Privati della libertà all’indomani della vendita della città a Firenze, gli Aretini ripiegarono sugli studi, con una scelta di campo che veniva da lontano e che si rivelò però sostanzialmente perdente: invece di valorizzare, come avvenne a Firenze, accanto alle lettere, alla grammatica e al latino (en passant: Firenze si avvalse per la propria componente umanistica delle migliori teste di Toscana, con in testa le migliori di Arezzo: Accolti, Bruni, Marsuppini, Poggio, Tortelli!) quello studio scientifico che i “calculatores” di Padova e di Oxford avevano iniziato fin dalla seconda metà del XIII secolo (e che lo stesso Dante nella sua gioventù non aveva tenuto nella giusta considerazione), puntarono con orgogliosa e puntigliosa ostinazione sulla grammatica, sulla retorica e sul latino (ma non mancava neppure il greco: fra gli altri maestri fu ingaggiato perfino un greco, come si direbbe oggi, madrelingua), facendone il fondamento della cultura e dell’ istruzione: “Senza e’ fondamenti di grammatica -proclamavano- nessuna altra scientia si può conseguire”.

Val la pena di sottolineare come, neanche un secolo dopo, in ben altro contesto culturale, un Galileo affermerà esattamente il contrario: “Senza conoscenza di matematica nulla opera umana può prendere il volo!”.

Ogni città, come ogni uomo, ha il suo carattere e il suo destino: Arezzo insisteva in quell’esigenza della lealtà, dell’etica e dell’onore che in un certo senso aveva avuto il suo peso determinante nel causare la sconfitta di Campaldino, con il sostanziale rifiuto -per dirne una- della balestra, arma maledetta e scomunicata.

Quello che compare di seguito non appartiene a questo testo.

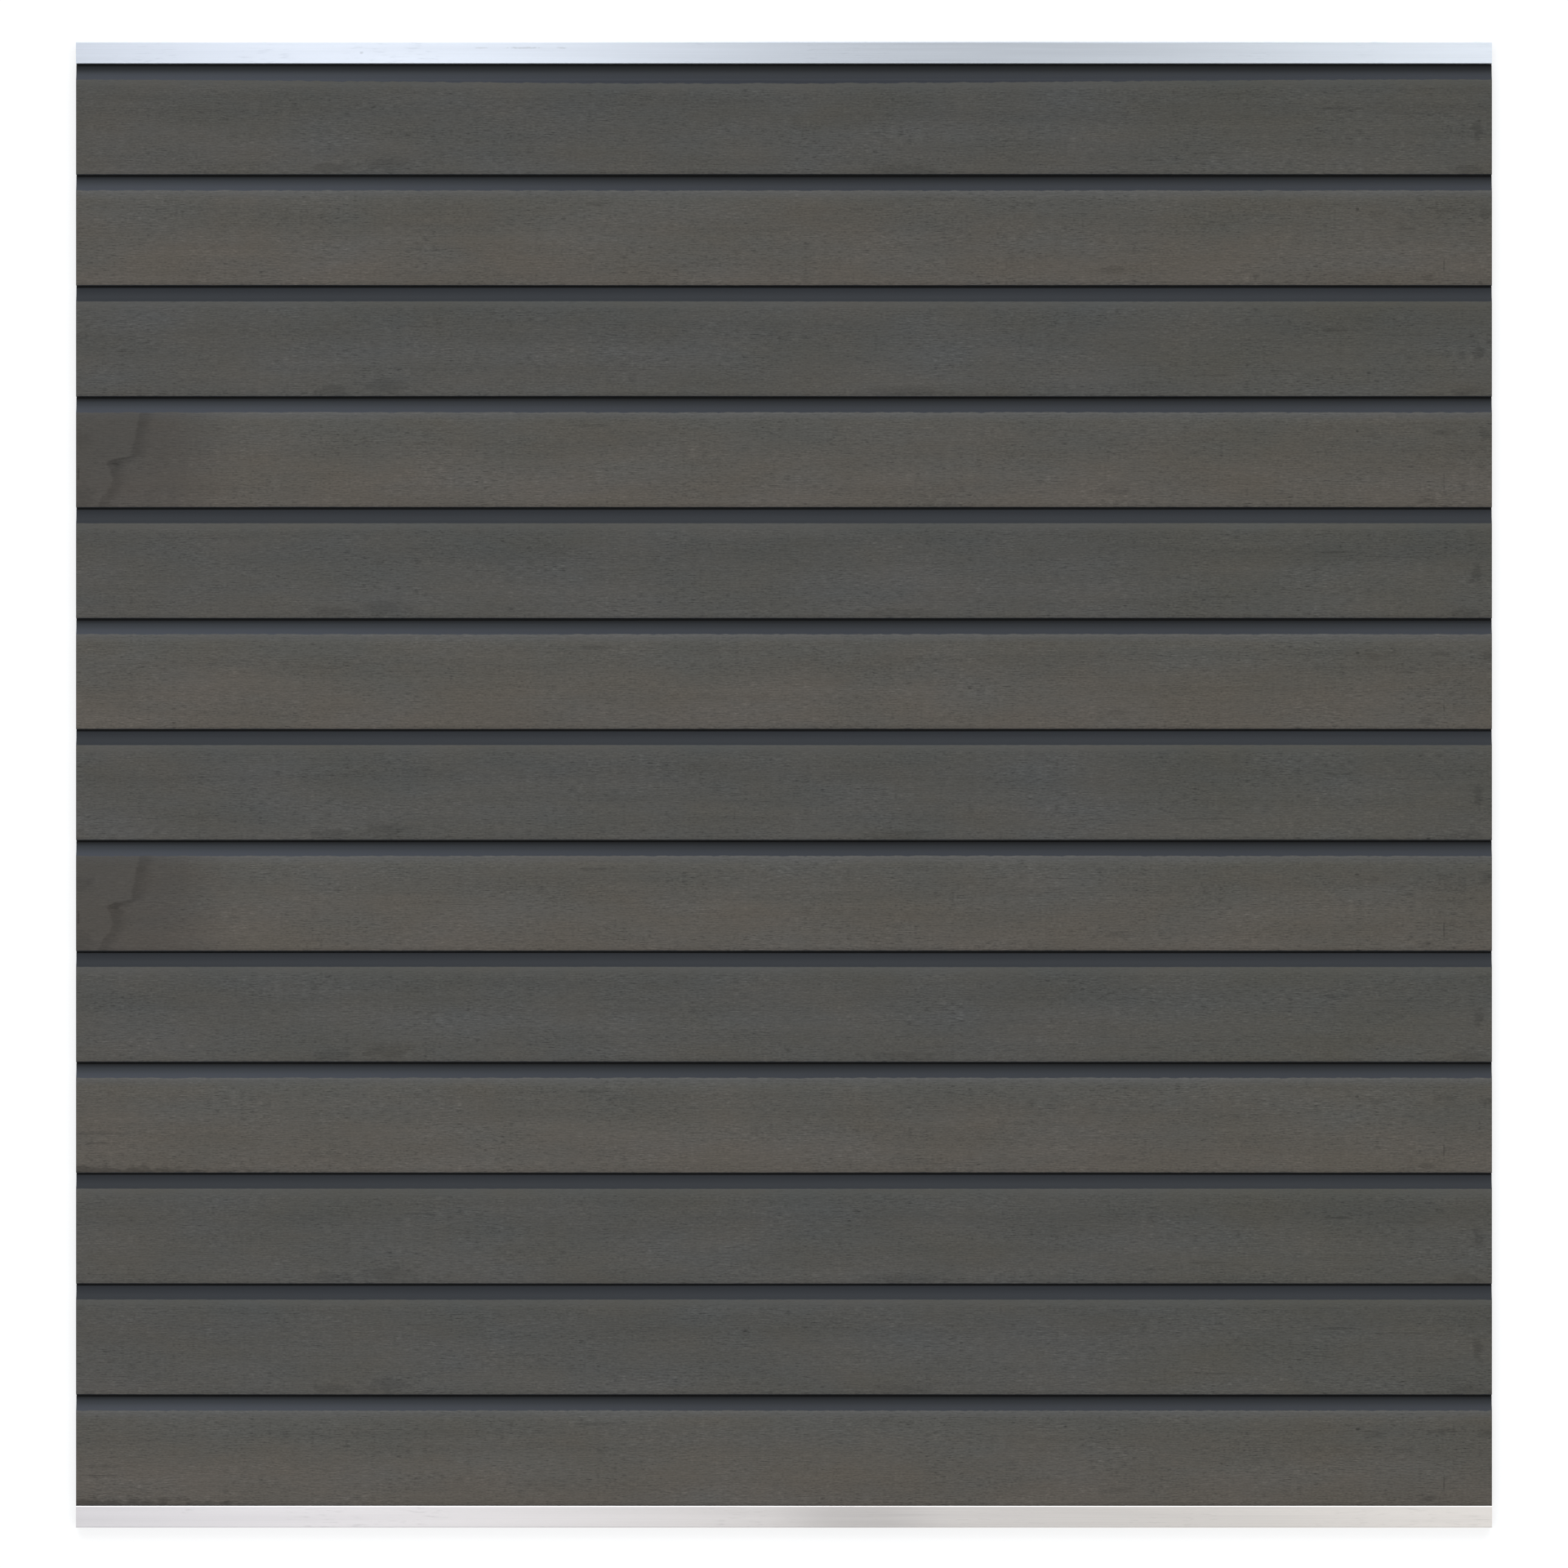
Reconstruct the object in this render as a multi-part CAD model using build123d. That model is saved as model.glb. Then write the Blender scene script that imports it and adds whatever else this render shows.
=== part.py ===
from build123d import *
import os

# A privacy fence panel: hollow tongue-and-groove boards of extruded wood-plastic composite,
# laid one on another between two aluminium rails. All pieces are straight extrusions.
#
# The panel is modelled lying on its back. X runs along the boards, Y runs up the fence as it
# stands in use, and Z points out of the front. The origin is the middle of the panel's
# footprint, on the floor. Lengths are in millimetres.

# Panel
board_count = 13
board_length = 1800.0

# Board, alike on its front and back
board_thickness = 21.0
board_cover = 141.0      # height of fence that one board fills
lip_bevel = 0.6          # along the outer edge of the lips beside the groove

# Coved shoulder between a board's face and its tongue, which shows as a smooth dark band
shoulder_depth = 5.0     # how far it falls back from the face
slope_rise = 8.5         # its slope, next to the face
shelf_rise = 10.0        # its flat shelf, next to the tongue
shoulder_round = 6.0     # soft edge where the face turns into the slope
cove_round = 28.0        # hollow curve from the slope to the shelf
shadow_gap = 2.4         # open joint between a shelf and the lips above it

# Tongue and groove
tongue_thickness = 8.0
tongue_reach = 10.0      # how far a tongue stands in the groove above, which rests on it
tongue_bevel = 1.5
groove_play = 0.4        # between the tongue and each side of the groove
groove_bevel = 0.8       # lead-in at the mouth of the groove

# Chambers inside a board
chamber_count = 4
outer_wall = 4.0
groove_floor = 4.0       # between the groove and the first chamber
rib = 3.5                # between two chambers
chamber_round = 2.0

# Aluminium rails, each one hollow extrusion
rail_height = 28.0
rail_proud = 1.5         # how far a rail stands out beyond each face of the boards
rail_wall = 1.8
rail_round = 1.2
spigot_gap = 1.0         # between the bottom rail's spigot and the floor of the groove
spigot_round = 0.8

# Heights up a board, from the underside of its lips
ledge_height = board_cover - shadow_gap
cove_height = ledge_height - shelf_rise
face_height = cove_height - slope_rise
tongue_top = board_cover + tongue_reach

# Distances out from the mid-plane
board_half = board_thickness / 2
neck_half = board_half - shoulder_depth
tongue_half = tongue_thickness / 2
groove_half = tongue_half + groove_play
rail_half = board_half + rail_proud

# Places of the stack in the panel
panel_height = 2 * rail_height + board_count * board_cover
panel_bottom = -panel_height / 2
boards_bottom = panel_bottom + rail_height
boards_top = boards_bottom + board_count * board_cover
mid_plane_height = rail_half


def symmetric_face(corners):
    """A closed face from the corners of its front half, mirrored about the mid-plane.

    Each corner is its height, its distance from the mid-plane and its radius."""
    mirrored = [(height, -out, radius) for height, out, radius in reversed(corners)]
    outline = corners + mirrored
    points = [(height, out) for height, out, _ in outline]
    radii = [radius for _, _, radius in outline]
    return make_face(FilletPolyline(*points, radius=radii, close=True))


def bar(section, length):
    """A straight bar along X from a section whose height is Y and whose depth is Z."""
    return extrude(Plane.YZ.offset(-length / 2) * section, amount=length)


def main_chambers():
    """The row of like chambers behind the flat faces, with a rib between neighbours."""
    first = tongue_reach + groove_floor
    last = face_height - rib
    height = (last - first - (chamber_count - 1) * rib) / chamber_count
    depth = board_thickness - 2 * outer_wall
    chamber = RectangleRounded(height, depth, chamber_round)
    pitch = height + rib
    return [Pos(first + height / 2 + i * pitch, 0) * chamber for i in range(chamber_count)]


def neck_chamber():
    """The last chamber, which narrows between the slopes of the two shoulders."""
    return symmetric_face([
        (face_height, board_half - outer_wall, chamber_round),
        (cove_height, neck_half - outer_wall, 0),
    ])


def groove_mouth():
    """The corners of a groove that takes a tongue, from its floor to the edge of its mouth."""
    return [
        (tongue_reach, groove_half, 0),
        (groove_bevel, groove_half, 0),
        (0, groove_half + groove_bevel, 0),
    ]


def board_section():
    """Lips and groove below, flat faces, coved shoulders, and the tongue on top."""
    section = symmetric_face([
        *groove_mouth(),
        (0, board_half - lip_bevel, 0),
        (lip_bevel, board_half, 0),
        (face_height, board_half, shoulder_round),
        (cove_height, neck_half, cove_round),
        (ledge_height, neck_half, 0),
        (ledge_height, tongue_half, 0),
        (tongue_top - tongue_bevel, tongue_half, 0),
        (tongue_top, tongue_half - tongue_bevel, 0),
    ])
    for chamber in main_chambers():
        section -= chamber
    return section - neck_chamber()


def bottom_rail_section():
    """A box whose hollow spigot stands in the groove of the lowest board."""
    spigot_top = rail_height + tongue_reach - spigot_gap
    shell = symmetric_face([
        (0, rail_half, rail_round),
        (rail_height, rail_half, rail_round),
        (rail_height, tongue_half, 0),
        (spigot_top, tongue_half, spigot_round),
    ])
    hollow = symmetric_face([
        (rail_wall, rail_half - rail_wall, 0),
        (rail_height - rail_wall, rail_half - rail_wall, 0),
        (rail_height - rail_wall, tongue_half - rail_wall, 0),
        (spigot_top - rail_wall, tongue_half - rail_wall, 0),
    ])
    return shell - hollow


def top_rail_section():
    """A box with two hollow legs, which straddle the tongue of the highest board."""
    shell = symmetric_face([
        *groove_mouth(),
        (0, rail_half, rail_round),
        (rail_height, rail_half, rail_round),
    ])
    hollow = symmetric_face([
        (tongue_reach + rail_wall, groove_half + rail_wall, 0),
        (rail_wall, groove_half + rail_wall, 0),
        (rail_wall, rail_half - rail_wall, 0),
        (rail_height - rail_wall, rail_half - rail_wall, 0),
    ])
    return shell - hollow


def place(piece, height):
    """Moves a piece so that its section starts at this height in the lying panel."""
    return Pos(0, height, mid_plane_height) * piece


os.makedirs("parts", exist_ok=True)

export_step(place(bar(bottom_rail_section(), board_length), panel_bottom), "parts/bottom_rail.step")
export_step(place(bar(top_rail_section(), board_length), boards_top), "parts/top_rail.step")

board = bar(board_section(), board_length)
for number in range(1, board_count + 1):
    lips = boards_bottom + (number - 1) * board_cover
    export_step(place(board, lips), f"parts/board_{number:02d}.step")
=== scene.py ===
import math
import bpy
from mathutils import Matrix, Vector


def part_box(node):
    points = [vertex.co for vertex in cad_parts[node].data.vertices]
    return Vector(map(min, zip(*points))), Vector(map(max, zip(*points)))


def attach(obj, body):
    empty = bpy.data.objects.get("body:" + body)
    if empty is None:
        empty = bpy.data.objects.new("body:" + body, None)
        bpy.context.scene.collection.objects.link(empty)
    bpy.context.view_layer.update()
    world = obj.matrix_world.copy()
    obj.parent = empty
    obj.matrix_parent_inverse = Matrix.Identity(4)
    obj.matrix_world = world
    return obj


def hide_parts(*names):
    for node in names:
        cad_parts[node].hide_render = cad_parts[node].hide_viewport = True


bl_info = {
    "name": "Composite fence panel",
    "version": (1, 0, 0),
    "blender": (4, 5, 0),
    "location": "3D View > Sidebar > Fence panel",
    "description": "Makes the brushed boards, the anodised rails and the studio of a fence panel",
    "category": "Object",
}

from typing import NamedTuple

import bpy

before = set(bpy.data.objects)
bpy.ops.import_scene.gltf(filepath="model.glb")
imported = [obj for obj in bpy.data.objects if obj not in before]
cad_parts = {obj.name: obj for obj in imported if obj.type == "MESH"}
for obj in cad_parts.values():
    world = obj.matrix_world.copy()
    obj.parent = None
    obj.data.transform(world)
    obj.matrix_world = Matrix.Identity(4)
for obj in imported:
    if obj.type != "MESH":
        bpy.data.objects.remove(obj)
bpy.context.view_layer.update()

MM = 0.001
BOARD_NODES = sorted(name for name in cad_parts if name.startswith("board_"))
TAUPE_BOARDS = {"board_01", "board_04", "board_06", "board_08", "board_10", "board_12"}
STAINED_BOARDS = {"board_06", "board_10"}
STREAKED_BOARDS = {"board_01", "board_04"}
TOP_BOARD = BOARD_NODES[-1]


def extent(node, axis):
    """How far a node of the frame reaches along X, Y or Z, as 0, 1 or 2."""
    low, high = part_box(node)
    return high[axis] - low[axis]


def colour(red, green, blue):
    """A colour as a screen shows it, each part from 0 to 255, as the linear numbers of a shader."""
    def part(value):
        share = value / 255
        return share / 12.92 if share <= 0.04045 else ((share + 0.055) / 1.055) ** 2.4

    return (part(red), part(green), part(blue))


FIRST_LOW, FIRST_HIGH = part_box("board_01")
BOARD_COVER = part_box("board_02")[0].y - FIRST_LOW.y
BOARD_LENGTH = extent("board_01", 0)
BOARD_THICKNESS = extent("board_01", 2)
TONGUE_REACH = extent("board_01", 1) - BOARD_COVER
RAIL_HEIGHT = extent("top_rail", 1)
RAIL_DEPTH = extent("top_rail", 2)
MID_PLANE = (FIRST_LOW.z + FIRST_HIGH.z) / 2
LEFT_END, RIGHT_END = FIRST_LOW.x, FIRST_HIGH.x

# Stock: how it is rounded, shaded and told apart
BROAD_ROUND = 4 * MM               # a corner rounder than this gets the further facets
WELD = 0.01 * MM
SHARP_ANGLE = math.radians(28)     # an edge sharper than this isn't shaded smooth
END_FACING = 0.9                   # share of a face's normal along the piece, on its ends
WAVES_ACROSS, WAVES_UP = 1.6, 1.3  # waves of a board's wander in a metre, out and up the panel
SEED_STEP = 3.7                    # between the wander of one board and the next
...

La decadenza di Arezzo nel XVI secolo deriva dalla mancanza di libertà politica e dalla invano più volte combattuta sottomissione alla rapacità e al sopruso elevati a sistema. La classe dirigente aretina avvertiva, dopo il fallimento delle due ribellioni del 1502 e del 1527, l’impossibilità di sottrarsi al dominio fiorentino, ed è un dato ormai comunemente accolto dagli storici che le fazioni operanti in Arezzo non erano tanto divise in filofiorentini e antifiorentini, quanto in filomedicei e filorepubblicani.

Ma la cosa curiosa è che la crisi investì tutte le branche della vita culturale, politica e civile, eccezion fatta un poco per l’arte e in pieno per la musica che invece conobbe la sua epoca d’oro, specialmente con la formidabile staffetta di due musicisti che hanno lasciato il segno: Paolo Antonio del Bivi, detto Paolo Aretino e Orazio Tigrini.

Il primo (nato il 1° marzo 1508) lavora ad Arezzo con alterne vicende (patisce anche un licenziamento da parte del Capitolo, dovuto alla tristezza dei tempi: peste, inondazioni, terremoto e siccità), si appoggia a Firenze e a Venezia e, imbevuto di spirito rappresentativo fiorentino, scrive la famosa “Passione secondo Giovanni” rompendo con la tradizione contrappuntistica fiamminga per approdare ad una forza espressiva che è tipica di chi conosce il teatro!

Intuisce il talento del giovane Orazio e ne fa il suo allievo prediletto. Questi grazie ad una sterminata erudizione musicale scrive nel 1582 quel “Compendio della Musica” che avrà una seconda edizione postuma nel 1602 e rimarrà per almeno due secoli manuale di riferimento per la teoria musicale in tutta Europa, tanto è vero che il grande teorico e compositore inglese Thomas Morley ne copia spudoratamente parecchie pagine senza curarsi di citare la fonte.